Mój komentarz nie miał na celu atakowania Pana, czy też firmy GNDM. Szanuję Państwa pracę, a moja wypowiedź miała tylko na celu sugestię że kanał nie jest skoncentrowany na doświadczonych kolekcjonerach tudzież naukowcach, a raczej celuje w początkujących i średniozaawansowanych zbieraczy.
Z wyrazami uznania
PZ
@@pz3328 Drogi Panie, ależ proszę po prostu traktować mój wpis jako głos w dyskusji na temat preferowanej terminologii i nic więcej. Są numizmatycy, którzy będą preferować w polszczyźnie egzergę, a są tacy (w tym ja sam), którzy będą preferować "odcinek" (w czym zresztą mamy piękną analogię w terminologii niemieckiej, gdzie dominuje "der Abschnitt").
Nie było też mowy o srebrnym argenteusie ;)
Ma Pan rację - warto tu kilka słów odpowiedzieć. W ramach reformy Dioklecjana w 294/295 r. został wprowadzony również nominał z dobrego srebra i o wadze ok. 3,2-3,4 g, zatem odpowiadający denarom po reformie Nerona, a sprzed stopniowej ich dewaluacji od II połowy II w. Nazwy antycznej nie znamy, lecz w numizmatyce nowożytnej przyjął się termin "argenteus" (dosł. srebrny). Nominał ten miał znaczenie dość efemeryczne, krótko po abdykacji Dioklecjana przestał być wybijany, by po przerwie powrócić jako sylikwa (łac. siliqua), która za Konstantyna ważyła nadal ok. 3,3-3,4 g, lecz wybijano ją rzadko, a za Konstacjusza II osiągała już wagę średnio o gram niższą..
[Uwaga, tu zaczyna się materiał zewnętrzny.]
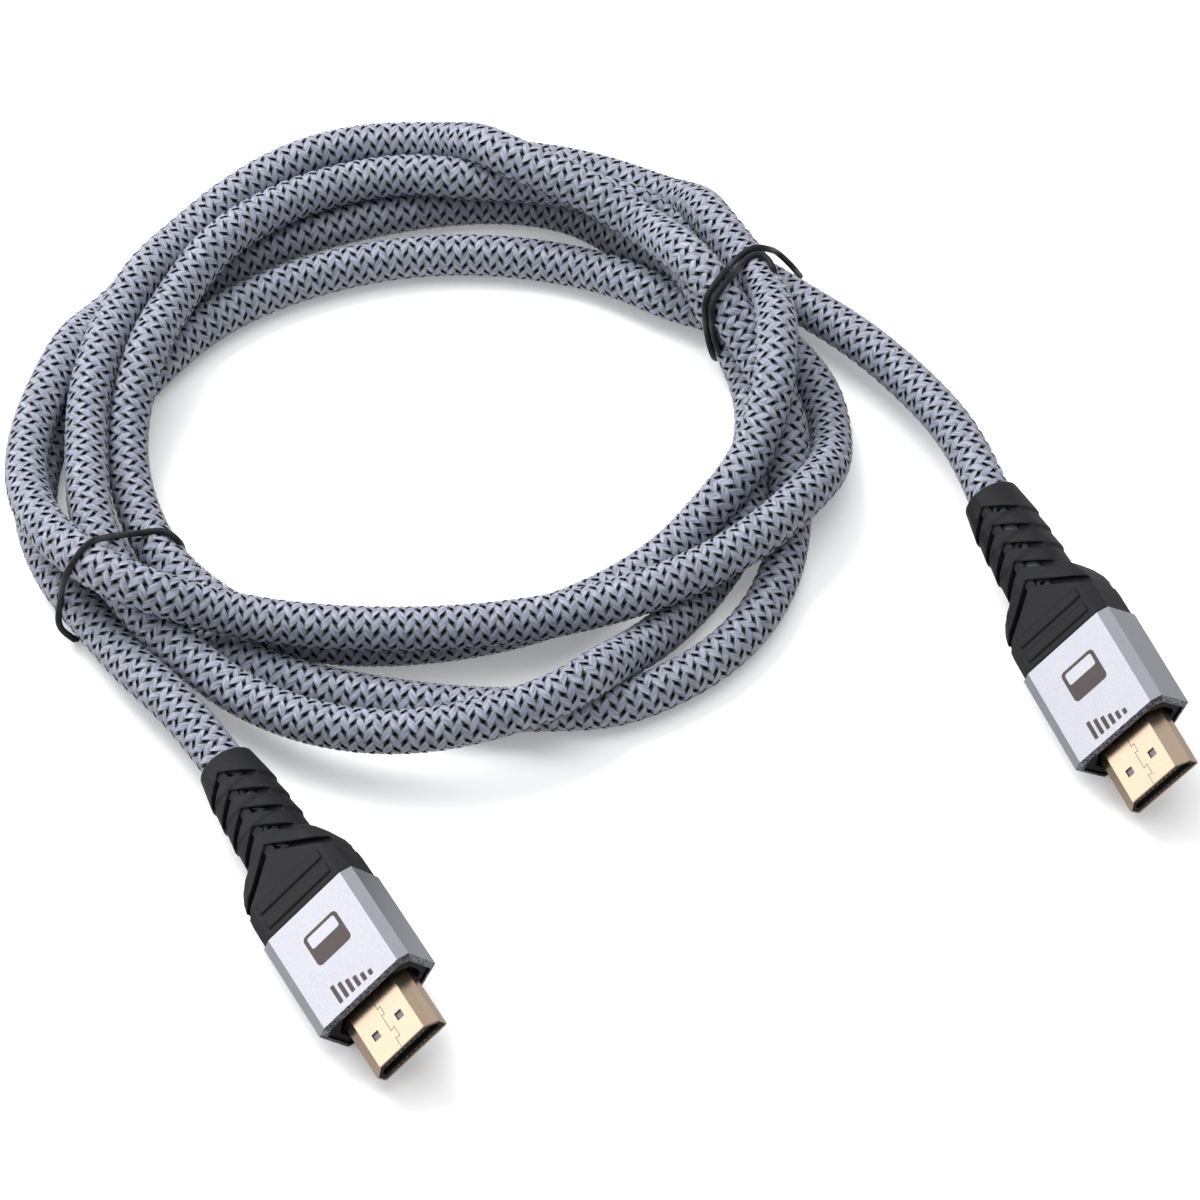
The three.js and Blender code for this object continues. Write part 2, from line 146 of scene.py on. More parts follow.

Rzymskie monety mimo że takie stare maja bardzo dobrze zrobione wizerunki twarzy czy postaci, tymczasem polskie mimo że dużo później bite są po prostu brzydkie. Aż dziw bierze że nie wzorowali się na tych rzymskich i bili takie karykatury. I to nie jest różnica 100 czy 200 lat. Rzymskie monety były ładnie wykonane nawet przed naszą erą a nasze 1000 lat później wyglądają koszmarnie.
Nieprawdopodobne.
Czy może mi podac pan cenę za zestaw 5 monet, ( próba), 3 złote 1000, 2000, 10.000 zł.
2 srebrne 100, 200 zł.
Wybite z okazji wizyty Papieża w Polsce w 1983 roku. Wybite Valcambi Szwajcaria.